[
https://issues.apache.org/jira/browse/HIVE-28632?page=com.atlassian.jira.plugin.system.issuetabpanels:all-tabpanel
]
Denys Kuzmenko resolved HIVE-28632.
-----------------------------------
Fix Version/s: 4.1.0
Resolution: Fixed
> Fix issues in JSON SerDe implementations related to Boolean, Binary data types
> ------------------------------------------------------------------------------
>
> Key: HIVE-28632
> URL: https://issues.apache.org/jira/browse/HIVE-28632
> Project: Hive
> Issue Type: Bug
> Security Level: Public(Viewable by anyone)
> Reporter: Araika Singh
> Assignee: Araika Singh
> Priority: Major
> Labels: pull-request-available
> Fix For: 4.1.0
>
>
> *Boolean Handling:* Prior to HIVE-21240, the JSON deserializer converted
> boolean strings without considering case sensitivity, resulting in {{false}}
> for any non-standard strings. Now, this behavior is case-sensitive, resulting
> in {{false}} for all non-conforming strings. To follow SQL standards, any
> string other than "false" (case-insensitive) should be treated as
> {{{}true{}}}. There are also inconsistencies between outputs when using an
> INSERT statement (which follows SQL standards) and loading a JSON value
> directly. These inconsistencies need to be fixed to ensure uniform output.
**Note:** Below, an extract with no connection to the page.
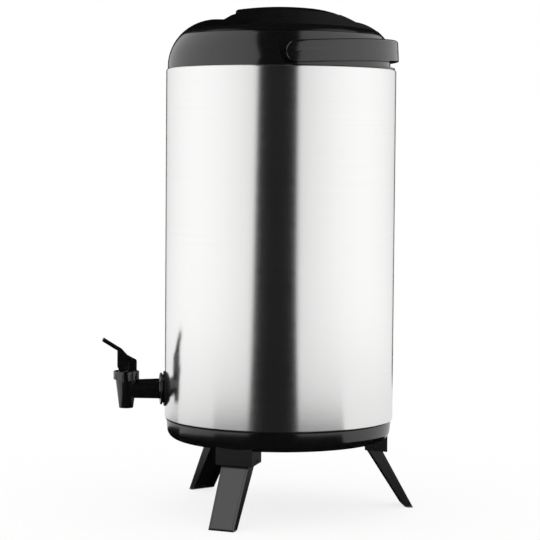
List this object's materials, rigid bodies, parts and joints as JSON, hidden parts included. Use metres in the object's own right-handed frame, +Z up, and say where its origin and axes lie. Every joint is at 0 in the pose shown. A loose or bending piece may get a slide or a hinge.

> *Binary Handling:* Previously, Hive parsed JSON nodes as raw strings,
> allowing users to directly load JSON text to achieve desired results. Post
> HIVE-21240, Hive now mandates base64-encoded JSON texts, throwing errors for
> any other format. It's important to note that INSERT statements work
> seamlessly as the values are serialized to base64 and then deserialized. Hive
> should be capable of detecting if a JSON node is base64-encoded or not; if
> not, it should default to deserializing as a raw string.
> *+To enhance user experience and maintain SQL standard compliance, we need to
> address the following:+*
> # Ensure case-sensitive handling of boolean strings in JSON deserialization
> and resolve inconsistencies between INSERT statements and direct JSON loading.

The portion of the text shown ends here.